= Parks M. Coble =

American historian and academic

Parks M. Coble, Jr. (柯博文 (Kē Bówén); born 1946) is an American sinologist specializing in the political, economic, social and business history of 20th century China. He is the James L. Sellers Professor of History at the University of Nebraska–Lincoln, where he has taught since 1976. He has also held numerous fellowships and is an Associate-in-research at the Fairbank Center for Chinese Studies at Harvard University.

== Biography ==
Coble received his B.A. from the University of South Carolina in 1968. He later earned his Ph.D. from the University of Illinois at Urbana–Champaign in 1975, where his adviser was Lloyd Eastman. Coble became an assistant professor at the University of Nebraska–Lincoln in 1976 and has remained there ever since. His early academic work was concerned with the relationship between Chinese business elites and the KMT government during the Nanjing Decade. His first book, The Shanghai Capitalists and the Nationalist Government, 1927-1937, challenged earlier scholarship that had spoken of a close collaboration between the KMT government and business elites. After the book's publication in 1980, a second edition followed in 1986. Chinese translations followed in 1988 and 2015. Coble's later work dealt with Sino-Japanese relations, the fate of Chinese businesses under Japanese occupation and the history of Chinese war reporters in World War II. He held fellowships at Harvard University, the Institute for Advanced Study in Princeton, New Jersey and the Hoover Institution at Stanford University.

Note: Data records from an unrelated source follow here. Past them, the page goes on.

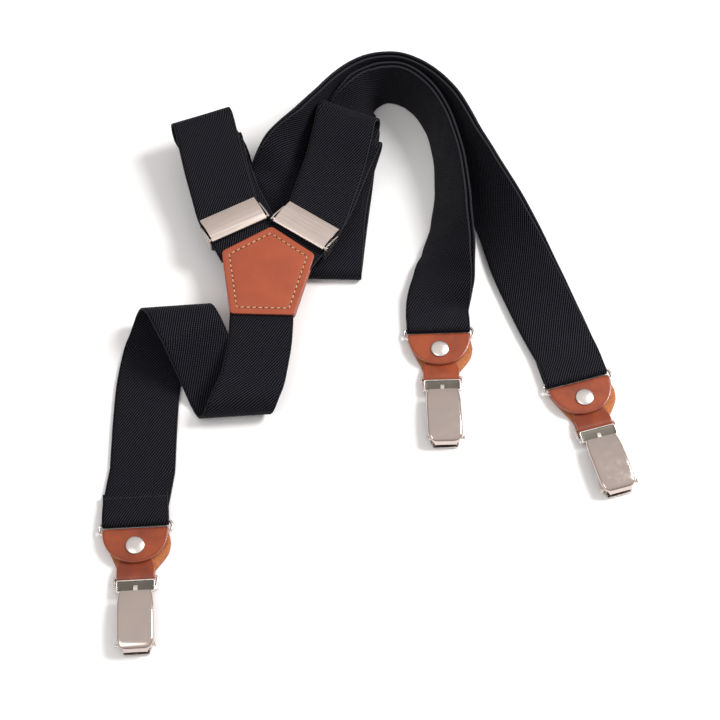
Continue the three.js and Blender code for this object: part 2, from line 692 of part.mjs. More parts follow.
function clipEnd(end, frame) {
  const metal = (name, solid, rough = 0.25) =>
    add(name + "_" + end, place(solid, frame), COLOURS.metal, rough, 1);
  const ring = wireLoop(19.1, 19.1, -RING_HALF, RING_HALF, RING_Z, WIRE_R, 2.8);
  metal("ring", toSolid(ring));
  const hole = new THREE.CylinderGeometry(1.5, 1.5, 20, 16);
  hole.rotateX(Math.PI / 2);
  hole.translate(0, RIVET_Y, 0);
  const tab = toSolid(bandGeometry(tabStations(), TAB_T)).subtract(toSolid(hole));
  add("leather_tab_" + end, place(tab, frame), COLOURS.leather);
  const top = RING_Z + FOLD_R + TAB_T / 2 + 0.1;
  const low = RING_Z - FOLD_R + TAB_T / 2;
  const rivet = latheX([
    [0, low - 1.5], [1.2, low - 1.5], [1.2, top], [4.9, top], [5, top + 0.3],
    [4.4, top + 0.9], [3, top + 1.35], [1.4, top + 1.55], [0, top + 1.6],
  ]);
  rivet.translate(0, RIVET_Y, 0);
  metal("rivet", toSolid(rivet));
  const bail = wireLoop(11.4, 10.2, BAIL_LOW, BAIL_TOP, RING_Z, WIRE_R, 1.6);
  metal("bail", toSolid(bail).add(bailBox()));
  clip(end, frame, metal);
}

const CLIP_TOP = -37; // upper end of the cover
const CLIP_TIP = -69.2; // tip of the cover
function clip(end, frame, metal) {
  const plateZ = [0.5, 1.2];
  const shape = new THREE.Shape();
  shape.moveTo(-6.4, BAIL_LOW);
  shape.lineTo(6.4, BAIL_LOW);
  shape.lineTo(7.8, -41);
  shape.lineTo(7.8, -66);
  shape.lineTo(6.4, -69.6);
  shape.lineTo(-6.4, -69.6);
  shape.lineTo(-7.8, -66);
  shape.lineTo(-7.8, -41);
  shape.closePath();
  const plate = toSolid(slab(shape, plateZ[0], plateZ[1]));
  const hookOut = WIRE_R + GAP + 0.55;
  const hookRing = rodX(-6.4, 6.4, BAIL_LOW, RING_Z, hookOut, 18).subtract(
    rodX(-20, 20, BAIL_LOW, RING_Z, WIRE_R + GAP, 18),
  );
  const web = box(-6.4, 6.4, BAIL_LOW - hookOut, BAIL_LOW - hookOut + 0.55, plateZ[0], RING_Z);
  const ear = (x) => rodX(x, x + 0.7, PIN_Y, PIN_Z, 1.65, 16).add(
    box(x, x + 0.7, PIN_Y - 1.4, PIN_Y + 1.4, plateZ[0], PIN_Z),
  );
  const teeth = box(-6.4, 6.4, -69.6, -69, plateZ[0], 1.75);
  let body = union([plate, hookRing, web, ear(6.6), ear(-7.3), teeth]);
  body = body.subtract(rodX(-20, 20, PIN_Y, PIN_Z, 1.1, 16));
  metal("clip_body", body, 0.35);
  const pad = box(-6, 6, -68.7, -60, plateZ[1] + 0.01, plateZ[1] + 0.5);
  add("clip_pad_" + end, place(pad, frame), COLOURS.pad, 0.8, 0);
  const pin = union([
    rodX(-9.8, 9.8, PIN_Y, PIN_Z, 0.8, 14),
    rodX(-10.3, -9.8, PIN_Y, PIN_Z, 1.3, 14),
    rodX(9.8, 10.3, PIN_Y, PIN_Z, 1.3, 14),
  ]);
  metal("clip_pin", pin);
  // The cover: side profile in y and z, then cut to its outline seen from above.
  const crown = 9.1;
  const side = [
    [CLIP_TOP, 7.6], [-44, 8.5], [-52, crown], [-60, crown - 0.1], [-66.2, crown - 0.5],
    [-68.5, crown - 1.9], [CLIP_TIP, crown - 4.8],
  ];
  const skin = new THREE.Shape();
  side.forEach(([y, z], i) => (i ? skin.lineTo(y, z) : skin.moveTo(y, z)));
  skin.lineTo(CLIP_TIP + 0.8, crown - 4.8);
  skin.lineTo(-67.8, crown - 2.3);
  skin.lineTo(-65.9, crown - 1.3);
  [...side].reverse().slice(3).forEach(([y, z]) => skin.lineTo(y, z - 0.8));
  skin.closePath();
  const swept = new THREE.ExtrudeGeometry(skin, { depth: 24, bevelEnabled: false });
  swept.rotateY(Math.PI / 2);
  swept.rotateX(Math.PI / 2);
  swept.translate(-12, 0, 0);
  const flank = new THREE.Shape();
  side.forEach(([y, z], i) => (i ? flank.lineTo(y, z) : flank.moveTo(y, z)));
  flank.lineTo(-67.6, PIN_Z - 1.7);
  flank.lineTo(-63, PIN_Z - 1.9);
  flank.lineTo(-58, crown - 3.2);
  flank.lineTo(CLIP_TOP, 5.9);
  flank.closePath();
  const flankAt = (x) => {
    const g = new THREE.ExtrudeGeometry(flank, { depth: 0.8, bevelEnabled: false });
    g.rotateY(Math.PI / 2);
    g.rotateX(Math.PI / 2);
    g.translate(x, 0, 0);
    return toSolid(g);
  };
  const outline = new THREE.Shape();
  outline.moveTo(-8.6, CLIP_TOP + 0.1);
  outline.lineTo(8.6, CLIP_TOP + 0.1);
  outline.lineTo(9.5, -44);
  outline.lineTo(9.5, -63);
  outline.lineTo(8.9, -67);
  outline.lineTo(7.4, CLIP_TIP - 0.1);
  outline.lineTo(-7.4, CLIP_TIP - 0.1);
  outline.lineTo(-8.9, -67);
  outline.lineTo(-9.5, -63);
  outline.lineTo(-9.5, -44);
  outline.closePath();
  const cutter = toSolid(slab(outline, 0, 20));
  let cover = union([toSolid(swept), flankAt(8.7), flankAt(-9.5)]).intersect(cutter);
  cover = cover.subtract(rodX(-20, 20, PIN_Y, PIN_Z, 1.1, 16));
  // The curl at the tip is narrow enough to turn in between the two ears.
  cover = cover.subtract(union([box(6.3, 12, -70, -66.9, 0, 6.5), box(-12, -6.3, -70, -66.9, 0, 6.5)]));
  metal("clip_lever", cover, 0.12);
}
for (const [end, frame] of Object.entries(ENDS)) clipEnd(end, frame);

root.children.forEach((mesh) => mesh.geometry.translate(...SHIFT));
export default root;
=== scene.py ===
# Suspenders laid folded on a pale table. Shapes are in millimetres until a mesh is made of them.
# Materials, camera, lights and table are in metres.
import math

import bpy
import bmesh
from mathutils import Matrix, Vector


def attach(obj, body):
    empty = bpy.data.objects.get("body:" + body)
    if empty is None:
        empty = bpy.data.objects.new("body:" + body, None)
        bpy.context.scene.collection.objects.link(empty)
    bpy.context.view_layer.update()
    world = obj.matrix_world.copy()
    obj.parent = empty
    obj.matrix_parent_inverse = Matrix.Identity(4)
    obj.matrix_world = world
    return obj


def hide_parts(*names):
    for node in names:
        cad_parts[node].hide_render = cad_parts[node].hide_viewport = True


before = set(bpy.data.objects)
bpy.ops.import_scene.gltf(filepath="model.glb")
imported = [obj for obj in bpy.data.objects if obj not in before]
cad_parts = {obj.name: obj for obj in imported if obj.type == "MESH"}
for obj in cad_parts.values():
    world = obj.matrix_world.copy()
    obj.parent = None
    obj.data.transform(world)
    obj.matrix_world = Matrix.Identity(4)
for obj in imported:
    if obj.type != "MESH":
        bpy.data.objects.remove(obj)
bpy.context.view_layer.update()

# ---------------------------------------------------------------- sizes shared with the CAD part
SHIFT = Vector((-4.89, -6.66, -0.08))
WEB_W = 35
WEB_T = 1.4
LAYER = 2.2
GAP = 0.3
LEATHER_T = 1.4
YOKE_Z = 18
TAB_T = 1.6
WIRE_R = 0.8
FOLD_R = WIRE_R + GAP + TAB_T / 2
WEB_FOLD_R = WIRE_R + GAP + WEB_T / 2
RING_Z = 0.3 + TAB_T / 2 + FOLD_R
RING_HALF = 3.2
BAIL_TOP = -28
BAIL_LOW = -35.8
NECK_HALF = 9.8
BOX_Z = (4.95, 5.7)
BOX_Y = (-36.9, -30.25)
BOX_HALF = 10
RIVET_Y = -11.2
REAR_Z = -3.6
REAR_Y = -5
SEWN_HALF = 17.2
MM = 0.001

# ---------------------------------------------------------------- camera
CAMERA_REACH = Vector((0, -0.5071, 0.9149))  # metres from the point aimed at, 61 degrees above the table

scene = bpy.context.scene
view_data = bpy.data.cameras.new("camera")
view_data.lens = 95
view_data.sensor_width = 36
camera = bpy.data.objects.new("camera", view_data)
scene.collection.objects.link(camera)
aim = SHIFT * MM
camera.location = aim + CAMERA_REACH
camera.rotation_euler = (aim - camera.location).to_track_quat("-Z", "Y").to_euler()
scene.camera = camera
scene.view_settings.view_transform = "Standard"


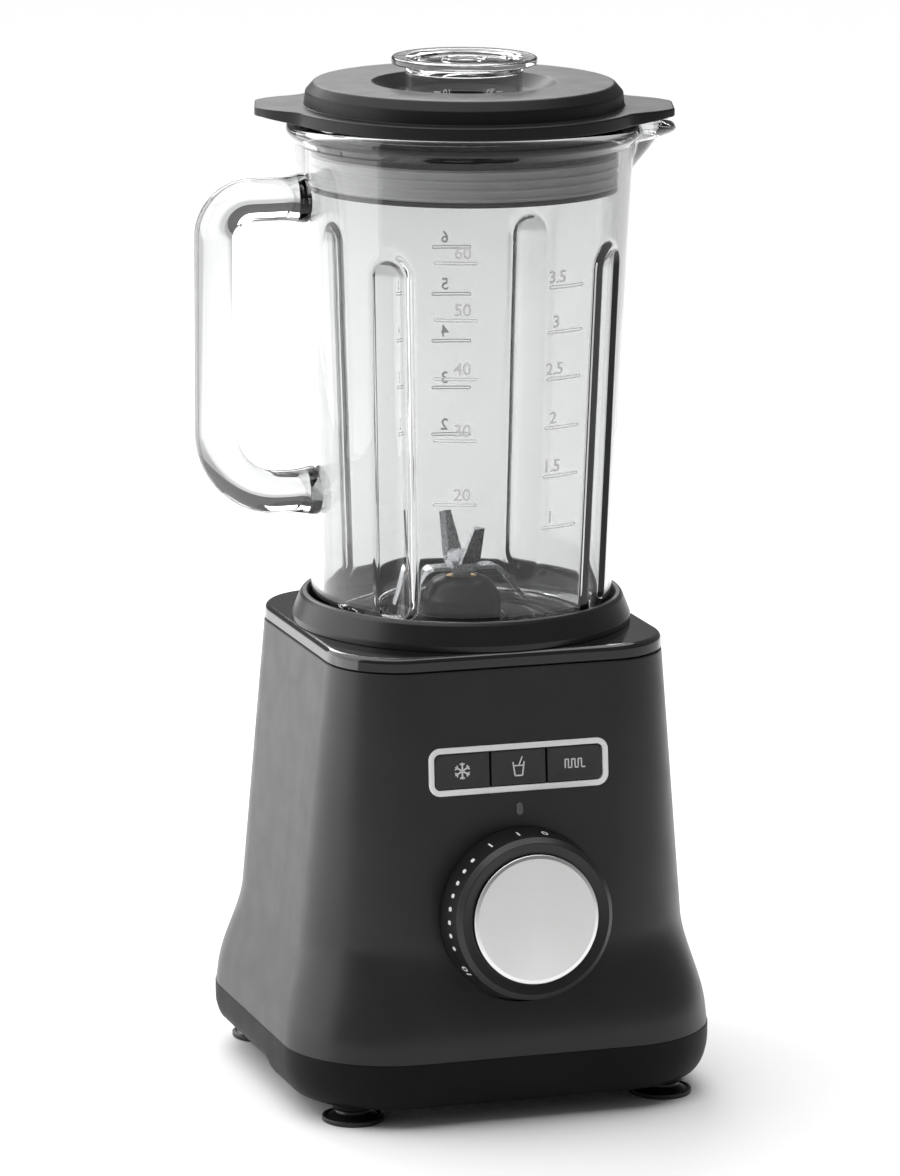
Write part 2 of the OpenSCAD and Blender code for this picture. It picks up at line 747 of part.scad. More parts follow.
housing();
top_cover();
seat_ring();
bottom_cover();
foot(-1, -1);  // foot_front_left
foot(1, -1);  // foot_front_right
foot(-1, 1);  // foot_back_left
foot(1, 1);  // foot_back_right
housing_screws();
cord_gland();
button_frame();
indicator_mark();
control_board();
tact_switches();
rotary_switch();
stator();
field_coils();
motor_bracket_top();
motor_bracket_bottom();
motor_bearing_top();
motor_bearing_bottom();
brush_holders();
carbon_brushes();
motor_dampers();
motor_bolts();
motor_shaft();
armature();
commutator();
cooling_fan();
drive_coupling();
glass_jug();
blade_base();
blade_gasket();
jug_nut();
blade_bush();
blade_shaft();
lower_blade();
blade_spacer();
upper_blade();
blade_nut();
driven_coupling();
lid();
lid_sleeve();
lid_seal_ring();
measuring_cap();
dial_knob();
dial_face();
dial_shaft();
button_cap(-1);  // button_left
button_cap(0);  // button_middle
button_cap(1);  // button_right
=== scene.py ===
import json
import math

import bmesh
import bpy
from mathutils import Matrix, Vector


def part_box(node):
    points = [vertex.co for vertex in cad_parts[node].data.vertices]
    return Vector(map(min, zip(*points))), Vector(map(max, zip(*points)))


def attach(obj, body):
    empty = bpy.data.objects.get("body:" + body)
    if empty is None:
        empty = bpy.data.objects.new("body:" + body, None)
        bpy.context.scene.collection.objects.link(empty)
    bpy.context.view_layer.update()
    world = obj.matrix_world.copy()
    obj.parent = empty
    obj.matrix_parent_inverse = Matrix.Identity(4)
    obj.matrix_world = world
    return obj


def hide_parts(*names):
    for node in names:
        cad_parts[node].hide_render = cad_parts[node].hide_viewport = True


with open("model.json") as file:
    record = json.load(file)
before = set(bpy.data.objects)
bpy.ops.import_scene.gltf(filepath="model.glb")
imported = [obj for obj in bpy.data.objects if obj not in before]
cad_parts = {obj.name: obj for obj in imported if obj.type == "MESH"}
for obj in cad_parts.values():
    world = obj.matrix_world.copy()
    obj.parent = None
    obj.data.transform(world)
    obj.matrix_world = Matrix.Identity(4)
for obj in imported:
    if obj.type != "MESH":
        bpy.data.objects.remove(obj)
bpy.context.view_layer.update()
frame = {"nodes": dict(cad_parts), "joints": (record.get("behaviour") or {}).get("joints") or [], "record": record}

# Shapes are worked out in millimetres, with X and Y measured from the drive axis and Z from the
# surface that the feet stand on. solid() turns them into metres in the frame of the CAD.
MM = 0.001
JOINTS = {joint["name"]: joint for joint in frame["joints"]}
AXIS = Vector(JOINTS["motor_spin"]["pos_m"])
AXIS.z = 0


def span(node):
    """The lowest and highest corner of a CAD node in millimetres from the drive axis."""
    low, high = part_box(node)
    return (low - AXIS) / MM, (high - AXIS) / MM


# ---- Shape helpers ----


def smooth(t):
    t = min(max(t, 0.0), 1.0)
    return t * t * (3 - 2 * t)


def soft_min(a, b, k):
    """The lesser of two values, blended where they are within k of each other."""
    h = max(k - abs(a - b), 0) / k
    return min(a, b) - h * h * k / 4


def soft_max(a, b, k):
    return -soft_min(-a, -b, k)


def steps(start, end, count):
    return [start + (end - start) * i / count for i in range(count + 1)]


def rounded(corners, count=4, closed=True):
    """An outline through (x, y, radius) corners, each turned by an arc of count steps."""
    outline = []
    for i, (x, y, radius) in enumerate(corners):
        at = Vector((x, y))
        if radius <= 0 or (not closed and i in (0, len(corners) - 1)):
            outline.append((x, y))
            continue
        back = Vector(corners[i - 1][:2]) - at
        ahead = Vector(corners[(i + 1) % len(corners)][:2]) - at
        half = back.angle(ahead) / 2
        reach = min(radius / math.tan(half), back.length * 0.49, ahead.length * 0.49)
        back.normalize()
        ahead.normalize()
        centre = at + (back + ahead).normalized() * (reach / math.cos(half))
        first = at + back * reach - centre
        last = at + ahead * reach - centre
        turn = first.angle_signed(last)
        for t in steps(0, 1, count):
            spoke = Matrix.Rotation(-turn * t, 2) @ first
            outline.append(tuple(centre + spoke))
    return outline


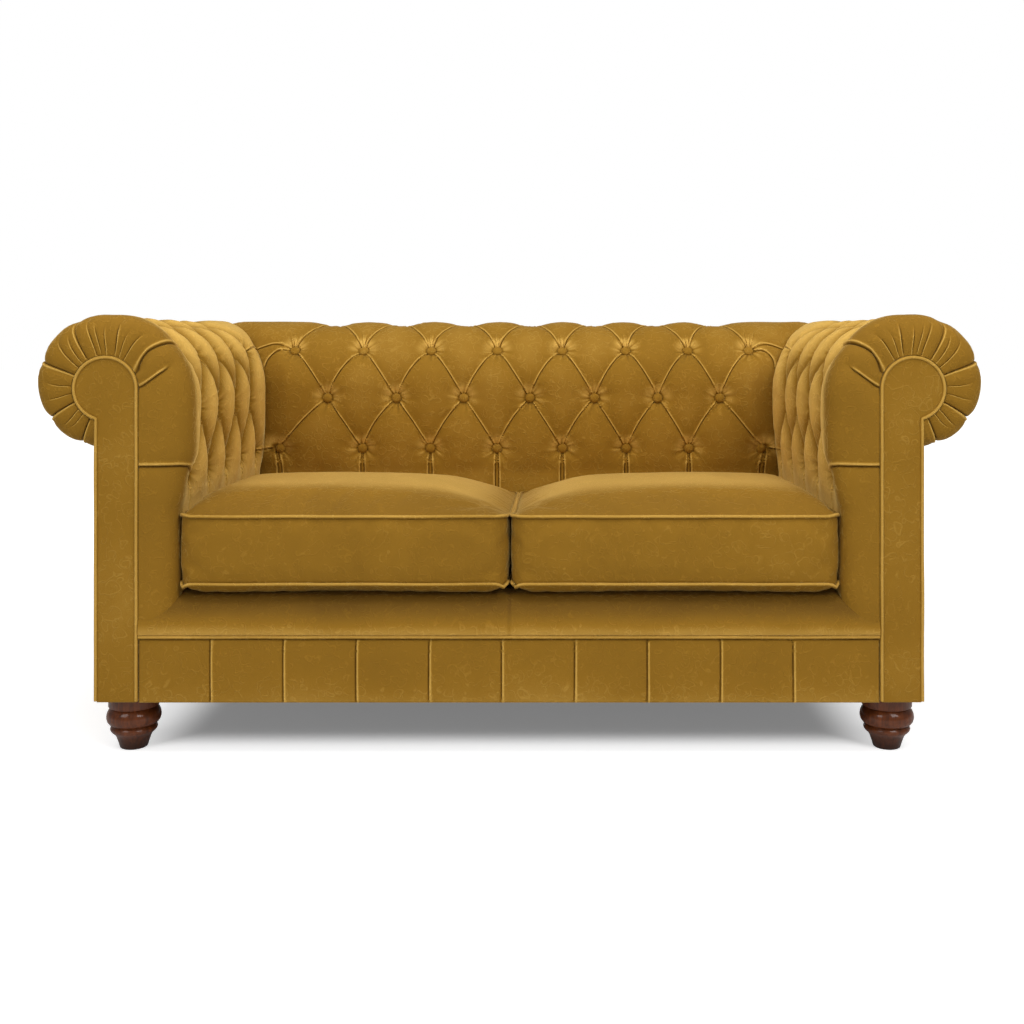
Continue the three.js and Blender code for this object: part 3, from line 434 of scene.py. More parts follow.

In 2019, the Association for Asian Studies hosted a roundtable discussion at its annual conference to celebrate "Parks Coble's important scholarly contributions to research in Chinese business, political, and social history."

== Publications ==
- The Collapse of Nationalist China, 2023
- China's War Reporters: The Legacy of Resistance against Japan. (Harvard University Press), 2015.
- Chinese Capitalists in Japan's New Order: The Occupied Lower Yangzi, 1937-1945 (University of California Press, 2003).
- Facing Japan: Chinese Politics and Japanese Imperialism, 1931-1937, (Harvard East Asian Monograph Series, 1991).
  - Chinese Translation: Zouxiang “zuihou guantou”: Zhongguo minzu guojia goujian zhong de Riben yinsu (1931-1937). Shehui kexue wenxian chuban she, 2004.
- The Shanghai Capitalists and the Nationalist Government, 1927-1937, (Harvard East Asian Monograph Series, 1980); second revised edition published by Harvard University Press in 1986.
  - Chinese Translations: Jiang zhe cai fa yu guo min zheng fu : 1927-1937 (Nankai daxue chubanshe, 1988); Shanghai ziben jia yu guomin zhengfu, 1927-1937 (Shujie tushu chubanshe, 2015).